I think with the emergence of mobility, IoT, and Big Data in the EHS environment we’re on the cusp of making sense of these ground-floor observations, but time will tell if we can make sense of it all. Still, I think as polarizing as BBS can be, technology will increasingly enable it and make it a more prevalent factor on the plant floor and at the boardroom table. We get closer to better root-cause and predictive analysis as technology improves, not farther away, and I think this is a trend that cannot be ignored.

5. Make zero incidents/zero fatalities an achievable aspiration

Yes, it may be the holy grail of safety management at any manufacturing operation, and is rarely if ever actually achieved. However, I can’t help but turn to Alfred Tennyson’s timeless quote, “A man’s reach must exceed his grasp, else what’s a heaven for?”

In short, we ought to strive for more than we think we can actually achieve.

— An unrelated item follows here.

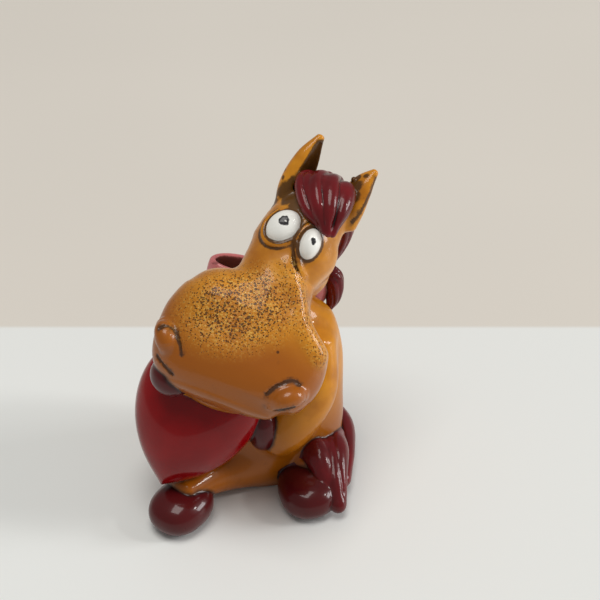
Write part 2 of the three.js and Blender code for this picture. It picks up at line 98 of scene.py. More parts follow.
def turn(axis: int, degrees: float) -> Array:
    """Makes a rotation matrix.

    Args:
        axis: 0, 1 or 2 for X, Y or Z.
        degrees: The angle, by the right-hand rule.

    Returns:
        A 3 by 3 matrix.
    """
    c, s = math.cos(math.radians(degrees)), math.sin(math.radians(degrees))
    i, j = (axis + 1) % 3, (axis + 2) % 3
    matrix = np.eye(3)
    matrix[i, i] = matrix[j, j] = c
    matrix[j, i] = s
    matrix[i, j] = -s
    return matrix


def step(values: Array, low: float, high: float) -> Array:
    """Rises smoothly from 0 at low to 1 at high."""
    share = np.clip((values - low) / (high - low), 0.0, 1.0)
    return share * share * (3.0 - 2.0 * share)


def smooth_min(a: Array, b: Array, width: float) -> Array:
    """Joins two distances, with a fillet of the given width between them."""
    near = np.maximum(width - np.abs(a - b), 0.0)
    return np.minimum(a, b) - near * near * (0.25 / width)


def smooth_max(a: Array, b: Array, width: float) -> Array:
    """Keeps what two distances share, with a rounded edge of the given width."""
    return -smooth_min(-a, -b, width)


def to_skin(reach: Array, slope: Array) -> Array:
    """Gives the distance to an oval's skin from a reach, 1 on the skin, and how fast it grows."""
    return (reach - 1) * reach / np.maximum(slope, TINY)


def stretches(rows: Array, times: Array) -> tuple[Array, list[Array]]:
    """Finds the rows round each time, with one more row added beyond either end.

    Args:
        rows: One row for each knot of a curve.
        times: Where to look, from 0 to the number of rows less one.

    Returns:
        How far each time is past its row, in a column, and the row before, both rows next to it
        and the row after, in four arrays.
    """
    padded = np.vstack([2 * rows[0] - rows[1], rows, 2 * rows[-1] - rows[-2]])
    first = np.minimum(times.astype(int), len(rows) - 2)
    return (times - first)[:, None], [padded[first + i] for i in range(4)]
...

Perfection in safety may seem elusive at the best of times but, safety-related costs aside, it is a fundamental moral imperative that we do our utmost to prevent our workers from losing their lives or being severely injured on the job. The last conversation you want to have involves accounting for the critical injury or death of a fallen employee to his or her grief-stricken family. It’s bad on the business ledger, it’s traumatizing for families, and the public at large also retains the memory of the loss you failed to prevent. Plus, as some businesses have demonstrated, we can come very close to safety perfection.

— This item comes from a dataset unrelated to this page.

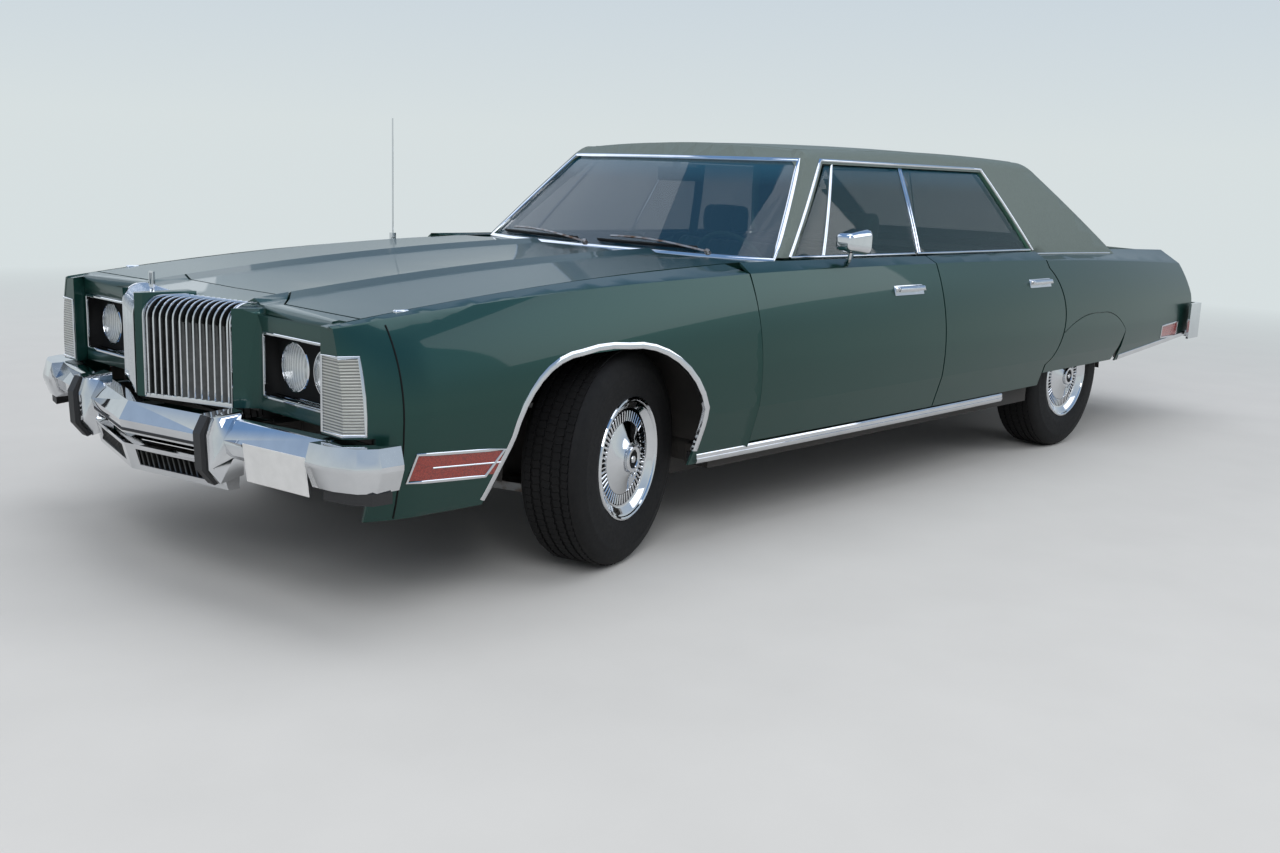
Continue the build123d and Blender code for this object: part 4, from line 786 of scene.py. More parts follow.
class CAR_OT_linings(PieceOperator, bpy.types.Operator):
    """Lines the wheel openings and the sides of the boot"""

    bl_idname = "car.linings"
    bl_label = "Wheel-house and boot linings"

    def build(self, sizes, colours):
        houses = bmesh.new()
        for x, inner, outer, radius in WHEEL_HOUSES:
            before = set(houses.verts)
            bmesh.ops.spin(houses, geom=[houses.verts.new(at(x + radius, outer, TYRE_R))],
                           cent=at(x, outer, TYRE_R), axis=(0, -1, 0), angle=math.pi, steps=20)
            arch = list({edge for corner in set(houses.verts) - before for edge in corner.link_edges})
            made = bmesh.ops.extrude_edge_only(houses, edges=arch)
            rim = only(made, bmesh.types.BMVert)
            bmesh.ops.translate(houses, vec=(0, inner - outer, 0), verts=rim)
            houses.faces.new(sorted((c for c in rim if c.co.z > 0.5), key=lambda corner: -corner.co.x))
        both_sides("wheelhouse_linings", houses, "chassis_black")
        boards = bmesh.new()
        for y, outline in BOOT_BOARDS:
            boards.faces.new([boards.verts.new(at(x, y, z)) for x, z in outline])
        both_sides("boot_side_boards", boards, "chassis_black")


class CAR_OT_glass(PieceOperator, bpy.types.Operator):
    """Clears the panes, with a shade band along the top of the windshield"""

    bl_idname = "car.glass"
    bl_label = "Glass"

    def build(self, sizes, colours):
        clean_copy("windshield", "windshield_pane", "shield_glass", 60)
        clean_copy("rear_window", "rear_window_pane", "side_glass", 60)
        for door in ("front_left", "front_right", "rear_left", "rear_right"):
            clean_copy(f"glass_{door}", f"pane_{door}", "side_glass", 60, body=f"{door}_door")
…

When we make a zero-incident/fatality mandate central to our goals, we do a number of things that are beneficial for the enterprise.

  • We make money: Incidents and fatalities have the potential to paralyze a business. Managed well, we don’t have to experience them or their massive and long-lasting fallout.
  • We keep our customers: When we fail at safety, we lose customers, be they other businesses or individual consumers.
  • We save lives: There’s no question that it is terrible to lose the life of an employee or else severely injure them. As alluded earlier, this impacts other employees in significant ways, psychologically and otherwise, factors that in turn impact the bottom line.